Luego estaban las sidrerías, que junto con los restaurantes del menú del día estaban destinadas a las clases populares. Con sus manteles de papel y sus raciones descomunales, se ganaron a pulso la fama de que aquí «se come mucho y bien». Además te podías ir haciendo una ruta de sidrerías, sabías dónde dominaban la fabada, el sitio dónde comer el mejor pixín, la cocinera que sacaba gloria de la temporada del bonito y quién ponía los mejores oricios. Era toda una forma de vida, un rasgo cultural, una forma de socializar, de largas sobremesas, de chigres en los que echar la partida toda la tarde. Pero no lo idealicemos tampoco, pues esta forma de vida también nos habla de cómo hemos ido asociando el ocio al consumo del alcohol y de tiempo y dinero de economías precarias que se dejaban en chigres y sidrerías y que quizás hubieran tenido mejor uso en otras cosas. Porque cada recuerdo, cada forma de vida, cada cultura tiene siempre un reverso tenebroso en el que se nos olvida que las formas tradicionales de socialización solían ser principalmente masculinas y que detrás de muchos padres y güelos en el chigre había historias de alcoholismo, abandono y violencia.

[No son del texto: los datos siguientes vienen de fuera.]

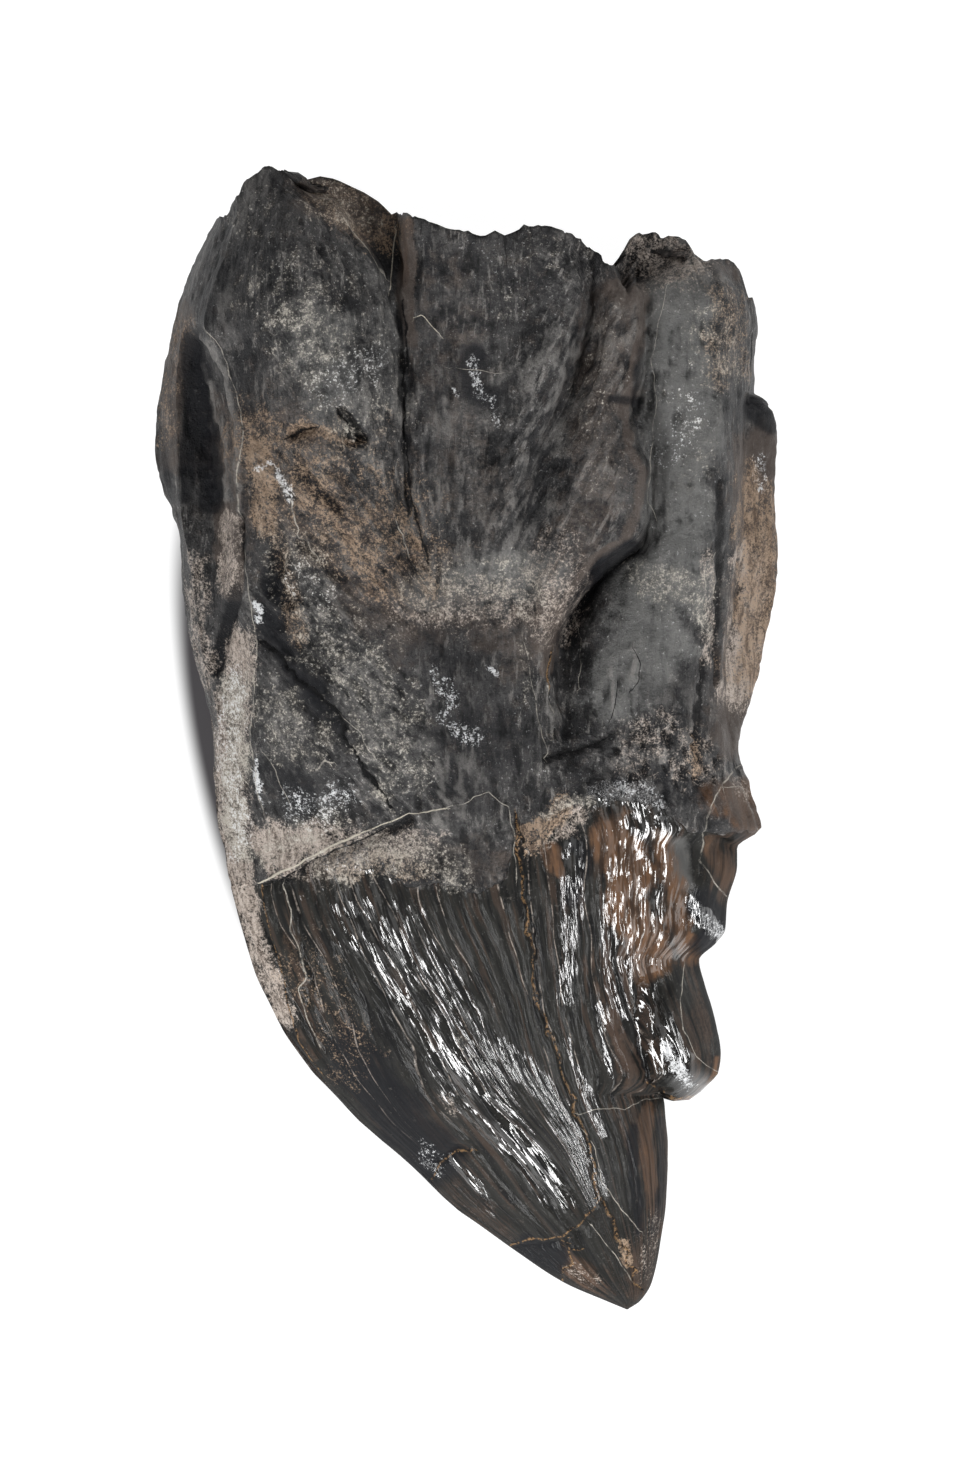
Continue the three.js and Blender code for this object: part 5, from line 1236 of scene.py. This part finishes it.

«Hace mucho tiempo que Xixón dejó de ser una ciudad obrera. Ahora somos… Otra cosa»
Hace mucho tiempo que Xixón dejó de ser una ciudad obrera. Ni sus gentes, ni sus negocios están pensados ya para los trabajadores. Ahora somos… Otra cosa: refugio climático, aparcamiento de cruceros que sólo dejan contaminación y aguas fecales a su paso, abrevadero para las despedidas de soltero, destino turístico… Los que aquí habitamos, hasta que también nos acaben echando para poner nuestras casas disponibles al alquiler vacacional, empezamos a sentirnos casi como los invitados molestos de una fiesta que no pedimos que se celebrara y que, además, sabemos que vamos a tener que limpiar y pagar por los destrozos cuando todo el mundo se canse y se marche a su casa. Cada día resulta más difícil improvisar, salir a dar un paseo y decidir en el último momento quedar a cenar, pues raro es el sitio que no exige una reserva previa. Sentarse en una terraza o en un merendero a partir de ciertas horas parece una prueba del Gran Prix, ya que muchos sólo te dejan sentarte si vas a comer o cenar o comienzan a dar vueltas a tu alrededor como chiquillos nerviosos para meterte prisa y que dejes la mesa libre, si ya has terminado tu consumición y no das muestras inmediatas de pedir otra ronda.
Todavía recuerdo la primera vez que nos cobraron el pan en una sidrería, un euro por cada trozo diminuto de pan recién salido del congelador y apenas pasado unos segundos por el microondas, los suficientes para que la masa se convirtiera en un ente similar al chicle. Juramos que no volveríamos a pisar aquel lugar, y voto a bríos que no lo hicimos, pero poco a poco esta costumbre se ha ido extendiendo, y ahora una cesta de pan pésimo en tu mesa es un lujo que grita a los cuatro vientos «Mirad, no sólo me sobra el dinero, sino que tampoco tengo miedo a perder un diente». Las cartas de la mayoría de los restaurantes y sidrerías se han vuelto clónicas, abonadas a los filetes empanados que hacía mi madre cuando íbamos a pasar el domingo a La Ñora y que ahora llaman cachopos. Las decoraciones pensadas para Instagram tampoco difieren las unas de las otras, dándole a todo un aspecto aesthetic y anodino, que lo mismo puede ser parisino que malagueño. Los precios han subido y las raciones han bajado, cada vez es más difícil decir con honestidad «aquí se come bien y se come abundante». Sin embargo, en los salarios y en las condiciones laborales de los trabajadores de la restauración no se nota mucho este feliz momento que estamos viviendo gracias al maná que nos dejan los turistas, más bien lo contrario; y OTEA tampoco parece muy contenta, pues casi un noventa por ciento de ocupación en Semana Santa, con el cielo a punto de caerse sobre nuestras cabezas, les parece poco, y ya están pensando en cobrar por reservar una mesa. Todo sea estirar el chicle hasta que se nos rompa y se nos quede pegado en la cara o en el pelo, y luego ya verás tú para quitárnoslo de encima.
Y, mientras tanto, la gente que habitamos esta ciudad cada día nos sentimos más ajenos, como figurantes que se pasean para dar color al paisaje o para servir mesas durante doce horas seguidas mientras cotizas cuatro. Sin ganas de decirle a güelito que si vamos a echar unas botellinas y, luego, tal vez, pedir una tortilla para cenar.